En la frenética y compleja sociedad humana, la realidad supera muchas veces a la ficción, opera el principio de incertidumbre y nuevos fenómenos surgen para hacernos replantear modelos teóricos que creíamos irrefutables. En no pocos casos no llega con la aplicación del salvífico método científico o de un esquema teórico a priori, pues dentro de la racionalidad colectiva, humana, late un fuerte componente de i-racionalidad. ¿Ejemplos? : el holocausto nazi, los fascismos Europeos, las dos guerras mundiales, las matanzas coloniales -tanto modernas como premodernas-, Hiroshima, el patriarcado, el fanatismo religioso y étnico, las torturas diarias en las cárceles del «mundo libre», el ecocidio global generalizado, que se expande allí donde se expande el dios mercado, la violencia psicológica, tanto en el mundo del trabajo como en las relaciones cotidianas, el racismo, la tecno-economía de la guerra global permanente…etc; podríamos seguir y explicar el porqué de esa irracionalidad colectiva, pero la irracionalidad jamás fue -ni será- «razonable». Podemos explicarla. Entenderla. Podemos buscar su raíz, por muy irracional que nos parezca.
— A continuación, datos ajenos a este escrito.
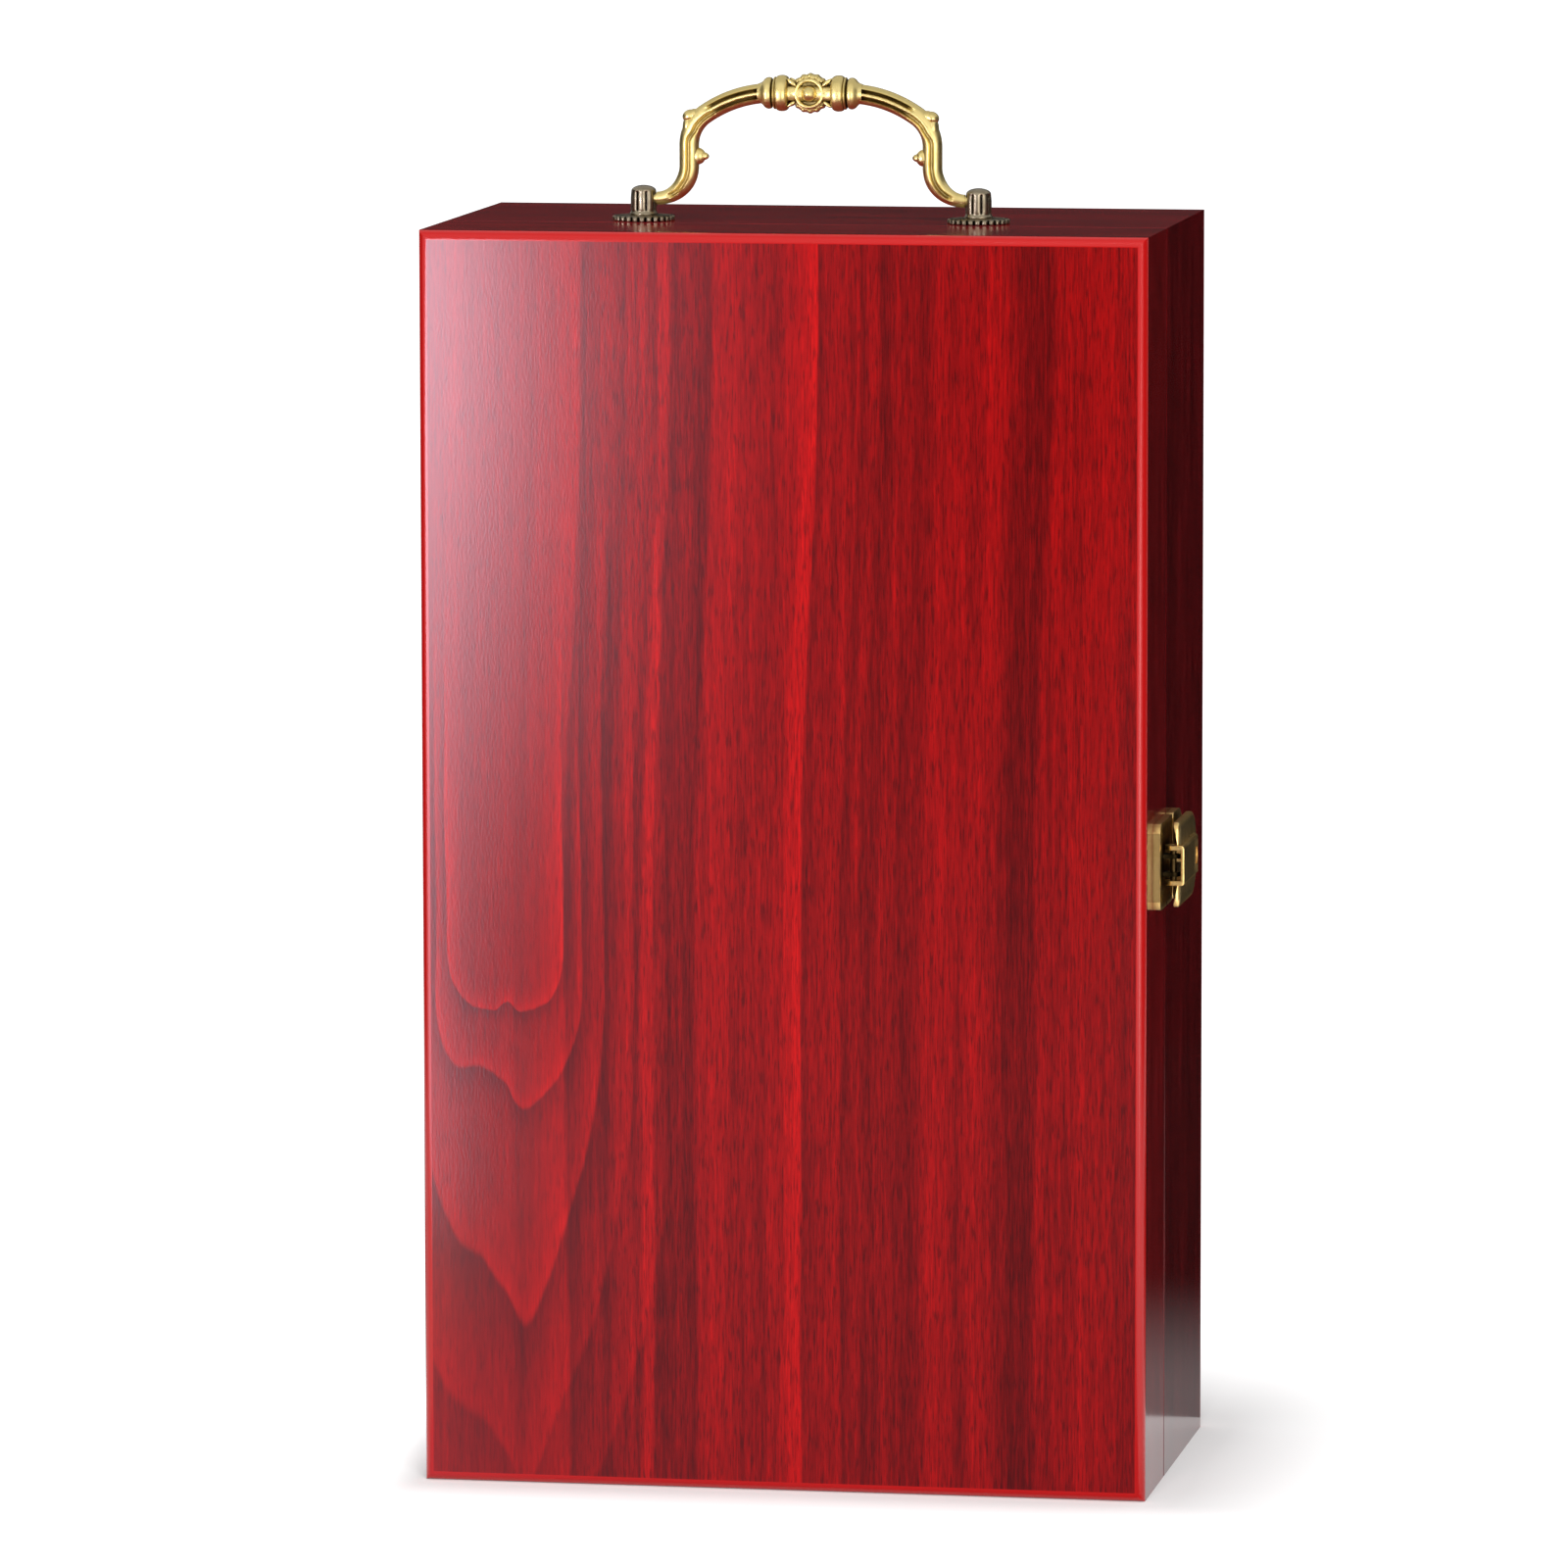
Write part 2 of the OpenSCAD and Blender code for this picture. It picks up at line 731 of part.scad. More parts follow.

Sí, es cierto que el hombre es un misterio, pero no debemos hacer del misterio una forma de explicación de las causas de la irracionalidad colectiva. Incluso Shakespeare tenía afán positivo -que no positivista- a la hora de representar sus dramas. No hay, no debe haber más lenguaje que el de la dignidad. Y para eso se necesita, antes de nada y ante todo, comprensión previa y concreta de los fenómenos en su más honda radicalidad.
Antes de la toma de postura ética, es necesario, siempre, y en cualquier lugar, el rigor y la profundidad analítica.
O se parte de esta actitud, o se fracasará siempre.